Autoconfiança e diferenciação
As afirmações egocêntricas são também importantes para o apoio da autoconfiança.
Quando éramos crianças, por exemplo, adorávamos receber elogios dos nossos pais aos mostrar a eles um novo desenho que fizemos. Mas o que mostrávamos, de fato, não era o desenho, e sim a nós mesmos. Ao dizer "ficou maravilhoso!", nossos pais não estavam a elogiar nosso feito. Na verdade, o que diziam era "eu reconheço você como alguém e reconheço a importância das suas ações na nossa comunidade".
Assim como era com nossos pais, seguiremos em busca de elogios por toda a vida, seja de professores, de supervisores, de chefes ou dos seguidores de uma rede social.
A formação do "eu" depende que este sujeito busque e encontre pela sua própria voz na teia das relações com outras pessoas. Conforme somos reconhecidos, construímos a certeza de que somos alguém em meio aos demais.

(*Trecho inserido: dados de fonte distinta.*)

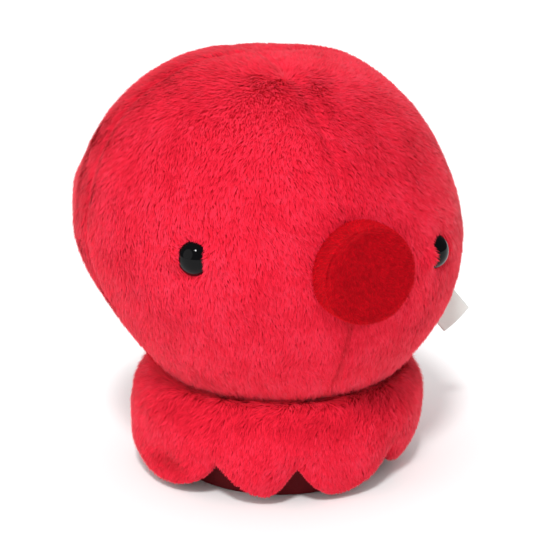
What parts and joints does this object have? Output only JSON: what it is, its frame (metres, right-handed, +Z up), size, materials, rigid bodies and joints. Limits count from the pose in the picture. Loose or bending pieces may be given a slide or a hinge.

Por outro lado, essas afirmações egocêntricas de autoconfiança são, sempre, positivas em relação ao "eu" e podem ser negativas em relação ao mundo exterior. Com isso, o egocêntrico cria formas de diferenciação entre coisas e pessoas tendo o "eu" por referência.

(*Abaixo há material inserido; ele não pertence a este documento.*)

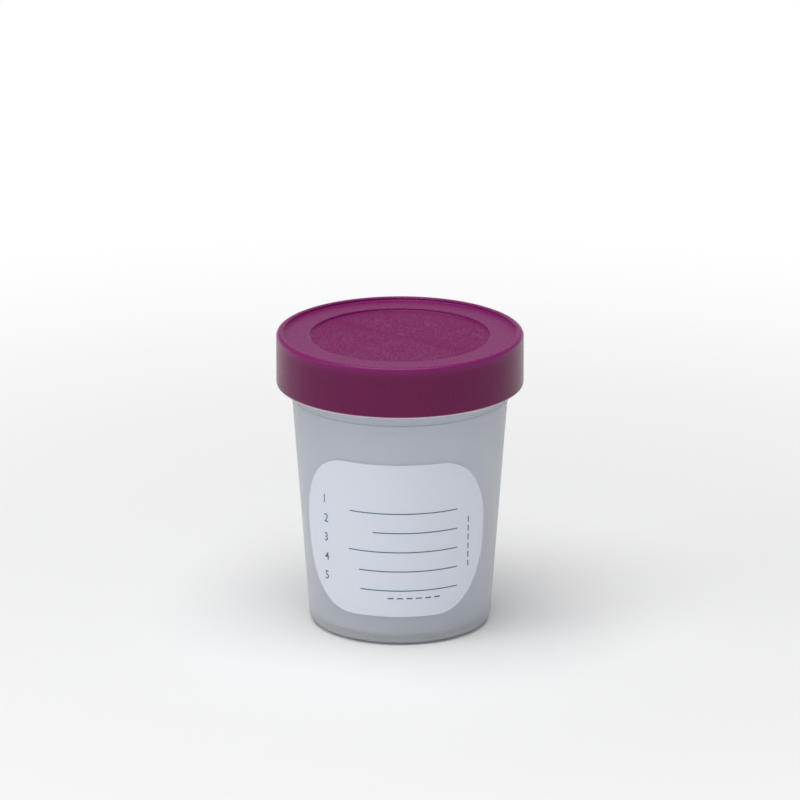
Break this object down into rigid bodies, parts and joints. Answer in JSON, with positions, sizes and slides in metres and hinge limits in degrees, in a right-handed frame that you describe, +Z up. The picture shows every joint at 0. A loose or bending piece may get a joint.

É nesse aspecto que o egocentrismo representa um perigo na comunicação. Afinal, embora essas formas de diferenciação sejam necessárias para que a pessoa compreenda o seu lugar, elas também podem interditar relações com tudo que possa ser diferente do "eu" e tendem a difamar o "nós".

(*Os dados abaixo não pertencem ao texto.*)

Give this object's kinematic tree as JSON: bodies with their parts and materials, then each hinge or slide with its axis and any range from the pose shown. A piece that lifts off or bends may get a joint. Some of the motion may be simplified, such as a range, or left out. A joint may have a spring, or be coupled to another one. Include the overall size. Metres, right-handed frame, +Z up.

Em âmbito pessoal, teríamos alguém que foi tão fortalecido por afirmações de autoconfiança que, facilmente, sobrepujaria qualquer outro que não favoreça suas perspectivas. Em âmbito social, teríamos grupos inteiros de pessoas que se sentirão no direito de excluir ou marginalizar tudo que não cabe em suas caixinhas de identidade.
Podemos deixar de ser egocêntricos?
Se entendemos o ego como algo que temos, até poderíamos imaginar formas de controlá-lo. Mas se soubermos que o ego é o que somos, é a maneira como constituímos ao longo da vida essa noção de "eu", teremos algo ainda melhor: não domar, e sim colocar nossos anseios, interesses e perspectivas em escopo mais coletivo, para que nossas necessidades convivam com as necessidades dos outros.
Todo este papo sobre o ego revela uma outra e importante questão: de que o enorme desafio da comunicação humana continua sendo como podemos conviver melhor uns com os outros. Ao fim, o que queremos é aprender a viver em equilíbrio entre o "eu" e o "nós".
Não deixaremos jamais de ser egocêntricos, porque os olhos com os quais enxergamos o mundo não deixarão de ser os nossos próprios. Mas podemos somar olhares e perspectivas às nossas, de modo que a diversidade de relacionamentos possam ir, aos pouco, enriquecendo nossas experiências.
A multiplicação das relações e de comunidades agregadoras nos ajudará a superar a inocência infantil que nos torna, mesmo quando adultos, excessivamente dependentes das afirmações de apoio a autoconfiança.
Com isso, o risco de formas mais agressivas de diferenciação também se dilui, porque o "nós" também não se apresentará de maneira impositiva e restritiva. Enfim, o mundo externo não se apresentará tão recorrentemente enquanto ameaça.
O que nos leva a principal conclusão: não há problema coletivo que possa ser superado apenas individualmente. Questões coletivas pedem por soluções coletivas. E a maneira nutrimos nossa comunicação e nossos relacionamentos uns com os outros é a real saída para os incômodos e aflições que sentimos tão cotidianamente.